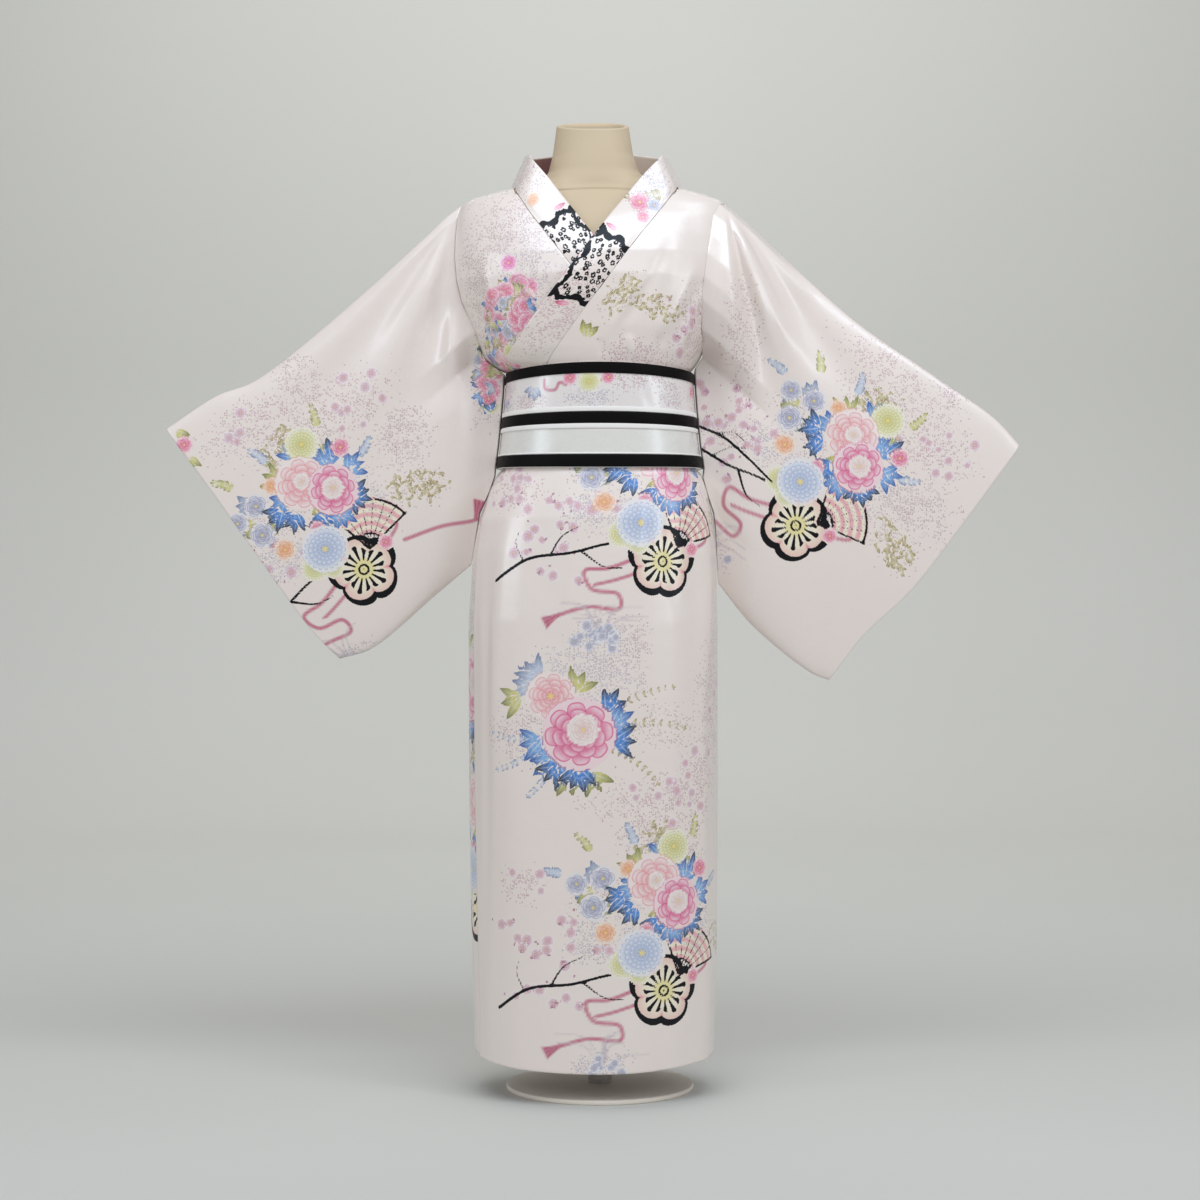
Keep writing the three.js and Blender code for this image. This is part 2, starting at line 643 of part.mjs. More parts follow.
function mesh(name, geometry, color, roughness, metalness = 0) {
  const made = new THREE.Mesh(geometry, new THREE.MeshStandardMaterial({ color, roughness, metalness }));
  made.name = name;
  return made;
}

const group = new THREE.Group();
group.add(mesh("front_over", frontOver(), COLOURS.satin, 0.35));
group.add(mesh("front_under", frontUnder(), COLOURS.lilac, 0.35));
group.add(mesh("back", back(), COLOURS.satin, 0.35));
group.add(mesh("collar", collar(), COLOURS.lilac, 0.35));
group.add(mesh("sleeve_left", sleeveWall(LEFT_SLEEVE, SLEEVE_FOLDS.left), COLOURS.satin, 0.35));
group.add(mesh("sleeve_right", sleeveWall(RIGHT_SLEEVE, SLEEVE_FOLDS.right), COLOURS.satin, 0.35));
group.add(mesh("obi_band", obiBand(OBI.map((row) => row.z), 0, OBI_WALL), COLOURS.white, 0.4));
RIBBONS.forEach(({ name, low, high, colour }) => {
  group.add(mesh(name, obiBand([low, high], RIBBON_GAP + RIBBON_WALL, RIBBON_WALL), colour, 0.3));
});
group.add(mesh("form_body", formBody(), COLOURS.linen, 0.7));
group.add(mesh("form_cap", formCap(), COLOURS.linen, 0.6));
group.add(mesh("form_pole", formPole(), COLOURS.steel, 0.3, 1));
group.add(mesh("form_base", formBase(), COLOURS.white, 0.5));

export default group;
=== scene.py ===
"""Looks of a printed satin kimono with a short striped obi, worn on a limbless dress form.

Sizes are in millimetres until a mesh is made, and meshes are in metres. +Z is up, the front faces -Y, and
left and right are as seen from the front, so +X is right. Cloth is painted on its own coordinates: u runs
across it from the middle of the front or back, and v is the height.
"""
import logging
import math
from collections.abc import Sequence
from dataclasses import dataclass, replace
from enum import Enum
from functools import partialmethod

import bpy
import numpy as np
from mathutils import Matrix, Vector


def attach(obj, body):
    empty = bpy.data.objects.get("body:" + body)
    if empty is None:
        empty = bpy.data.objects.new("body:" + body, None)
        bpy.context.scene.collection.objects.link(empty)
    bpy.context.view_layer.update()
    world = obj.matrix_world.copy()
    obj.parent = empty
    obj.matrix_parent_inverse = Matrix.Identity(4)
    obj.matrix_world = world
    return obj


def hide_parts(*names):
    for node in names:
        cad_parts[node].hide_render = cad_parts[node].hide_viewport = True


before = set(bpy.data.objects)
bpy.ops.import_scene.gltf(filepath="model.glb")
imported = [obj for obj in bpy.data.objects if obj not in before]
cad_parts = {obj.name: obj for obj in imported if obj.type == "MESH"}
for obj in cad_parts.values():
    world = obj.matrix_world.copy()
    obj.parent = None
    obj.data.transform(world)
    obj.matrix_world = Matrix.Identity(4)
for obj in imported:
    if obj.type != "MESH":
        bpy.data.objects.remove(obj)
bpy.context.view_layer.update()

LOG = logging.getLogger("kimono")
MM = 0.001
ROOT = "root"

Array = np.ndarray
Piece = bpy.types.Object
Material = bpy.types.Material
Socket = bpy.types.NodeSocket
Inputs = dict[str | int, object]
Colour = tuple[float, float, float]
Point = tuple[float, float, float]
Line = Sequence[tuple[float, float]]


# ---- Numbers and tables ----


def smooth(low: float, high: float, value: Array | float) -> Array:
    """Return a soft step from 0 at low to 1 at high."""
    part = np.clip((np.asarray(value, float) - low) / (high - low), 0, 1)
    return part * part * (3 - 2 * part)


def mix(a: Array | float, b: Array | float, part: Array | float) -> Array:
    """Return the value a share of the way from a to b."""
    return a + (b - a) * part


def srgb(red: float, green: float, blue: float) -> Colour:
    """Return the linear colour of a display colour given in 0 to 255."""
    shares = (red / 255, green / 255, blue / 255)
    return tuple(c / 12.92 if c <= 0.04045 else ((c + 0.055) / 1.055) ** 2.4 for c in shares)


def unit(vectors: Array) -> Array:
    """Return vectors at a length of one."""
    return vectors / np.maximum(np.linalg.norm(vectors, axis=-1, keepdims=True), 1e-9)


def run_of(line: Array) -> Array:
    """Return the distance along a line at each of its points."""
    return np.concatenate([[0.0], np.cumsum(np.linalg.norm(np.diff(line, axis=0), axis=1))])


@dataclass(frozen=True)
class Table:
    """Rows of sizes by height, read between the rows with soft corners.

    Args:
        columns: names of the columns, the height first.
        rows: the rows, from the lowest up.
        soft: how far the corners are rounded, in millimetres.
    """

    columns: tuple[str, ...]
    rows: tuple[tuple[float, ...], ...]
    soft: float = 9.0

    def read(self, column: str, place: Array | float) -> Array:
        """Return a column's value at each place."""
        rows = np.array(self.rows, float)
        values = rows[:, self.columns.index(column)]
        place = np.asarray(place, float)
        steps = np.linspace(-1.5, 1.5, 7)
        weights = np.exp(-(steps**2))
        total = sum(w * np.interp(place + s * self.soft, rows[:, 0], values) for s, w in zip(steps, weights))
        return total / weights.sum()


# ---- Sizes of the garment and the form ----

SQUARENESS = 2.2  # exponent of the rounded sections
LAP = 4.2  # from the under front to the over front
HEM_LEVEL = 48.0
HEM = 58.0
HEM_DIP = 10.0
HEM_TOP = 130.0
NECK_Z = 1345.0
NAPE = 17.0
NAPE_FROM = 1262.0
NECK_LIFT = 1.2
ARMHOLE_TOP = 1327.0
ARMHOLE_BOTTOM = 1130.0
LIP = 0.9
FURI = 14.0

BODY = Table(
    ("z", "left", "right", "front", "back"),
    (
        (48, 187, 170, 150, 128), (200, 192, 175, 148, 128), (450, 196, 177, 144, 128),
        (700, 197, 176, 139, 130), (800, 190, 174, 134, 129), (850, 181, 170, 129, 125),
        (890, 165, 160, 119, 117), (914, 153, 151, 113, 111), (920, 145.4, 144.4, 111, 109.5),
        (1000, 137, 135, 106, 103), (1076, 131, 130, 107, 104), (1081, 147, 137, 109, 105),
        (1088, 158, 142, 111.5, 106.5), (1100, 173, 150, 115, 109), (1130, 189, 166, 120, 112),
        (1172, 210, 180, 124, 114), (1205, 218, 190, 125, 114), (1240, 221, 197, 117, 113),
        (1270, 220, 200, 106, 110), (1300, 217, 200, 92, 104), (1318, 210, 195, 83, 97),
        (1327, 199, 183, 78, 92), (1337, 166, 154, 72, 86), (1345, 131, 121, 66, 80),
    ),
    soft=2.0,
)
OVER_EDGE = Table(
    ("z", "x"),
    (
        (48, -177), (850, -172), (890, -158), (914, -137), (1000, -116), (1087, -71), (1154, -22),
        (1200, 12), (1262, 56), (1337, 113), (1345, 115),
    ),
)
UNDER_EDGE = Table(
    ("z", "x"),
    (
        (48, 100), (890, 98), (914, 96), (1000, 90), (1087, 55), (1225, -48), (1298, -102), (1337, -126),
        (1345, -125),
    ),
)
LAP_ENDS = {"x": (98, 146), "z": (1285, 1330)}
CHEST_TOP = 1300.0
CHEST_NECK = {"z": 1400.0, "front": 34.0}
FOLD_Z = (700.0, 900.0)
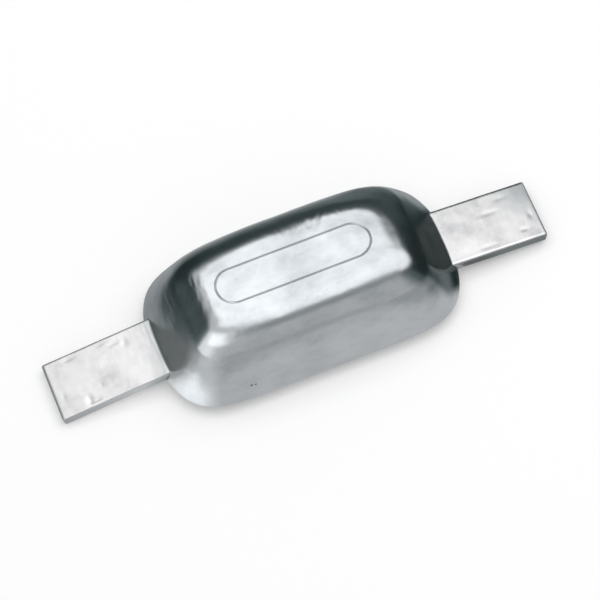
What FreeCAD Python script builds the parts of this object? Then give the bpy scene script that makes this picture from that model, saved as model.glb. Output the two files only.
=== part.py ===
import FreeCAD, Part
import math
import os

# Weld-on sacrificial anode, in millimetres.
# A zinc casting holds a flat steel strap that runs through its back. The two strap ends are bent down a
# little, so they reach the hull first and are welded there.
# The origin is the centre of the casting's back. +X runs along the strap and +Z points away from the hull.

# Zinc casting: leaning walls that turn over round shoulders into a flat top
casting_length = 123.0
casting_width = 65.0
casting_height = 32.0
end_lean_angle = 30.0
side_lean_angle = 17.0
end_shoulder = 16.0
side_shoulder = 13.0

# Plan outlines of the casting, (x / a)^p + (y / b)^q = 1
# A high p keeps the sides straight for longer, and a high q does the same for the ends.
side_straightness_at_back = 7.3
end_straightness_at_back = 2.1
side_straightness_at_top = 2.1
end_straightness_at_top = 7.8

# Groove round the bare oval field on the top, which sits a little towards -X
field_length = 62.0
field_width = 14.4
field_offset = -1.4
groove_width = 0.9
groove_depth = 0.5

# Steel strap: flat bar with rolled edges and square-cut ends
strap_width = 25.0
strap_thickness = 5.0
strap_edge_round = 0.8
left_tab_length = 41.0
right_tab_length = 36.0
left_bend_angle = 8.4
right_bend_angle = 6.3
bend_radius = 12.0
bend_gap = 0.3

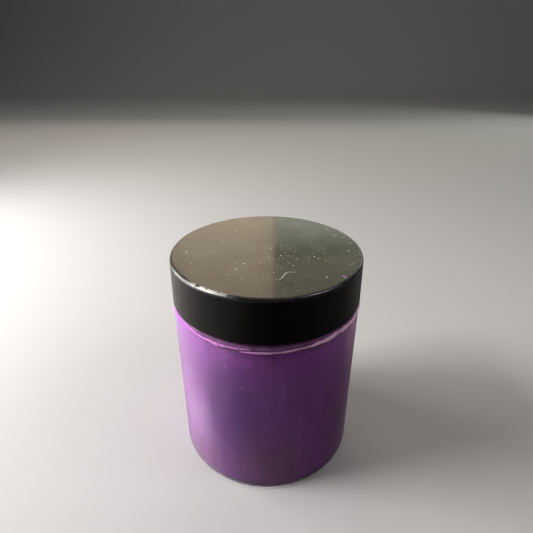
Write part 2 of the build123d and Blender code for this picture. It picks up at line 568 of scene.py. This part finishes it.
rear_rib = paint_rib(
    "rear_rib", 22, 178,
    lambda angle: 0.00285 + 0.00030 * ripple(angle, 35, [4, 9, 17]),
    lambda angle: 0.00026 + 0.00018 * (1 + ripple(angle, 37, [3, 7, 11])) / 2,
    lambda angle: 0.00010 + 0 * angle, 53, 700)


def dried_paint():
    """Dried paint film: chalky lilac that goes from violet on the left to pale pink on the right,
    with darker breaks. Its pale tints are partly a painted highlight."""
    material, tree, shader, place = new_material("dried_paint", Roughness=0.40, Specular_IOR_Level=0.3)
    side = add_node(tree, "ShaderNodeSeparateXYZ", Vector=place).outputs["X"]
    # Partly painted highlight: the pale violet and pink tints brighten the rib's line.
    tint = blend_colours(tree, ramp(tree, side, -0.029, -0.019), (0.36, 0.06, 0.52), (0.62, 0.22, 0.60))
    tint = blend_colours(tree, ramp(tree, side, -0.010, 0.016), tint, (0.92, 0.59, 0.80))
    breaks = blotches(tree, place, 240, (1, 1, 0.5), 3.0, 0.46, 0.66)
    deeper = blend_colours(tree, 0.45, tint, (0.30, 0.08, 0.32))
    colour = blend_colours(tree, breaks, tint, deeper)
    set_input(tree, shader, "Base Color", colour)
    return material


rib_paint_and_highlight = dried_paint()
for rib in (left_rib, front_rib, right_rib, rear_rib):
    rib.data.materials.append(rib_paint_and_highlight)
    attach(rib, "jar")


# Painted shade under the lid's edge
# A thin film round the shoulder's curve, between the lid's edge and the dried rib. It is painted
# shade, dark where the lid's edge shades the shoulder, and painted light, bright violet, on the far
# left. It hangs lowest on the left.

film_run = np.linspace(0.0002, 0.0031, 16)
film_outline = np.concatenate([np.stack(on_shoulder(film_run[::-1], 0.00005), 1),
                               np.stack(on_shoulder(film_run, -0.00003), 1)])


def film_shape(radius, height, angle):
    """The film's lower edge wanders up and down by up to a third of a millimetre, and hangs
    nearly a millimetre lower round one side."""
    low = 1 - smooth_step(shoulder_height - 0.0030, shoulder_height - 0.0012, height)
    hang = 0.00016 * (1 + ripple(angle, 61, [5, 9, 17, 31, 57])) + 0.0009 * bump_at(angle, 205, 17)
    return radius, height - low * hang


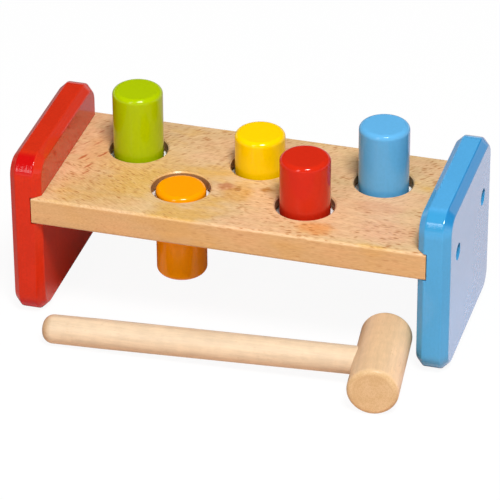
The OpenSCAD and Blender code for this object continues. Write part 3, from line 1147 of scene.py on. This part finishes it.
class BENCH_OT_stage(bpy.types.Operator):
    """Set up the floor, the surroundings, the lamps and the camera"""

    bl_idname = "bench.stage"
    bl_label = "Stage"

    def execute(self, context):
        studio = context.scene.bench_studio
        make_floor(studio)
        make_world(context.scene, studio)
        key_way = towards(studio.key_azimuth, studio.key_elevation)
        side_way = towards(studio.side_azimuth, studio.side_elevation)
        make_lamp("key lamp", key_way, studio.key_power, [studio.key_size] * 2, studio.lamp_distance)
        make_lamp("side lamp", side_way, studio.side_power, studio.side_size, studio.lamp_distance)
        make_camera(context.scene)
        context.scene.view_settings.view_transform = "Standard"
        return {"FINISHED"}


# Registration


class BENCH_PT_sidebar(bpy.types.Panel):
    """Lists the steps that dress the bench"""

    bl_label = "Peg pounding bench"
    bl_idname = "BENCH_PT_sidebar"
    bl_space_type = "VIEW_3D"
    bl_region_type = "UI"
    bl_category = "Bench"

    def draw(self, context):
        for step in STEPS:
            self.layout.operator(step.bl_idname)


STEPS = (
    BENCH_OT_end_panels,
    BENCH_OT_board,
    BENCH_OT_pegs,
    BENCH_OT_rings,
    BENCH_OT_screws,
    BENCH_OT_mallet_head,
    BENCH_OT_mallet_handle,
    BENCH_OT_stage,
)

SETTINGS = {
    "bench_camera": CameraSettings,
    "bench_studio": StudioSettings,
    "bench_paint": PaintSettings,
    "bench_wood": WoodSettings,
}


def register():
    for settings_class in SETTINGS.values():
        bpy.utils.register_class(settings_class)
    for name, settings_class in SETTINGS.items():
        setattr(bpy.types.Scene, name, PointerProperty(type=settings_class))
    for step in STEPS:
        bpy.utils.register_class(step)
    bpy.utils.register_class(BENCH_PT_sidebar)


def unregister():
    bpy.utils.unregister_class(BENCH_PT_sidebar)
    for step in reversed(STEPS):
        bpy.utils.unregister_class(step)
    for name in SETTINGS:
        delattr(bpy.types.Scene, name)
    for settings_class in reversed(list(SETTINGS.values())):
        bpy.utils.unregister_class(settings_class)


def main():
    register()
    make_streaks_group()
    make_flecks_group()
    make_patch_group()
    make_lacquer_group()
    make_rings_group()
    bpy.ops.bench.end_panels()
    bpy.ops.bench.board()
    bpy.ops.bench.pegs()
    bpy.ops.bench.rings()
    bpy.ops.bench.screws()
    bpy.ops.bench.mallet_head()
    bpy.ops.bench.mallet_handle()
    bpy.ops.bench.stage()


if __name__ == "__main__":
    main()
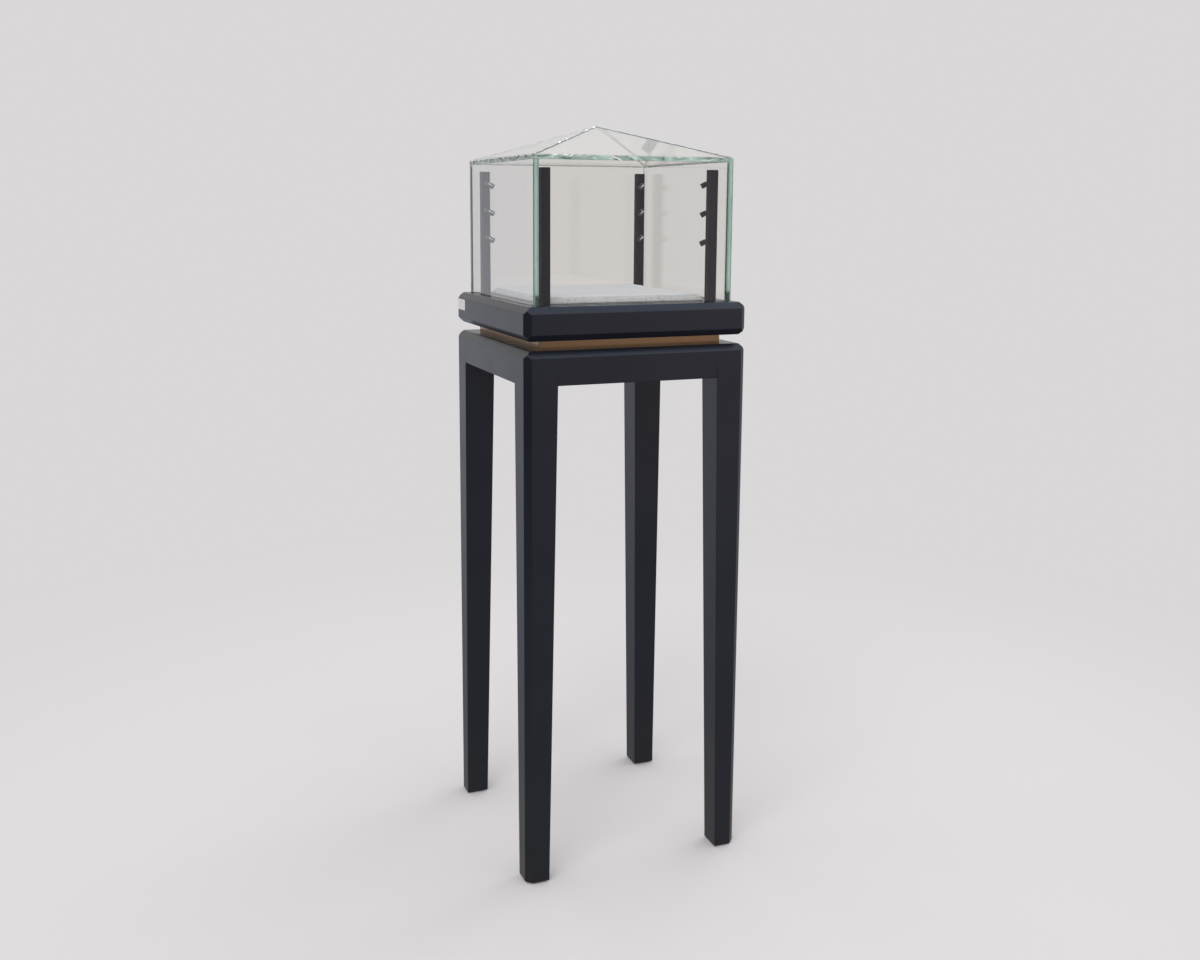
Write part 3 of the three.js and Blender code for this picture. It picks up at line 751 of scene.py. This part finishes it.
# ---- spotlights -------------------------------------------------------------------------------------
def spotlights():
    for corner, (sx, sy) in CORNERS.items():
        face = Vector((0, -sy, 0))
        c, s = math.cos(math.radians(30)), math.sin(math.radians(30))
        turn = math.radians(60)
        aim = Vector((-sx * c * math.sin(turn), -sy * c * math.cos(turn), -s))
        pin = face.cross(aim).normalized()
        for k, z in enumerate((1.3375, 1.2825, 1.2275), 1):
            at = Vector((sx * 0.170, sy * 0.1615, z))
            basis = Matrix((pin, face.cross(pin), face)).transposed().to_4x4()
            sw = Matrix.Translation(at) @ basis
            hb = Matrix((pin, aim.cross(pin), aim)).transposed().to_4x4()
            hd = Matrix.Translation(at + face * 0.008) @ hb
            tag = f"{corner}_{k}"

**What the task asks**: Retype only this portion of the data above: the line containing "const group = new THREE.Group();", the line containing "obj.parent = empty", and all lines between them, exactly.

**Finished exercise**:
const group = new THREE.Group();
group.add(mesh("front_over", frontOver(), COLOURS.satin, 0.35));
group.add(mesh("front_under", frontUnder(), COLOURS.lilac, 0.35));
group.add(mesh("back", back(), COLOURS.satin, 0.35));
group.add(mesh("collar", collar(), COLOURS.lilac, 0.35));
group.add(mesh("sleeve_left", sleeveWall(LEFT_SLEEVE, SLEEVE_FOLDS.left), COLOURS.satin, 0.35));
group.add(mesh("sleeve_right", sleeveWall(RIGHT_SLEEVE, SLEEVE_FOLDS.right), COLOURS.satin, 0.35));
group.add(mesh("obi_band", obiBand(OBI.map((row) => row.z), 0, OBI_WALL), COLOURS.white, 0.4));
RIBBONS.forEach(({ name, low, high, colour }) => {
  group.add(mesh(name, obiBand([low, high], RIBBON_GAP + RIBBON_WALL, RIBBON_WALL), colour, 0.3));
});
group.add(mesh("form_body", formBody(), COLOURS.linen, 0.7));
group.add(mesh("form_cap", formCap(), COLOURS.linen, 0.6));
group.add(mesh("form_pole", formPole(), COLOURS.steel, 0.3, 1));
group.add(mesh("form_base", formBase(), COLOURS.white, 0.5));

export default group;
=== scene.py ===
"""Looks of a printed satin kimono with a short striped obi, worn on a limbless dress form.

Sizes are in millimetres until a mesh is made, and meshes are in metres. +Z is up, the front faces -Y, and
left and right are as seen from the front, so +X is right. Cloth is painted on its own coordinates: u runs
across it from the middle of the front or back, and v is the height.
"""
import logging
import math
from collections.abc import Sequence
from dataclasses import dataclass, replace
from enum import Enum
from functools import partialmethod

import bpy
import numpy as np
from mathutils import Matrix, Vector


def attach(obj, body):
    empty = bpy.data.objects.get("body:" + body)
    if empty is None:
        empty = bpy.data.objects.new("body:" + body, None)
        bpy.context.scene.collection.objects.link(empty)
    bpy.context.view_layer.update()
    world = obj.matrix_world.copy()
    obj.parent = empty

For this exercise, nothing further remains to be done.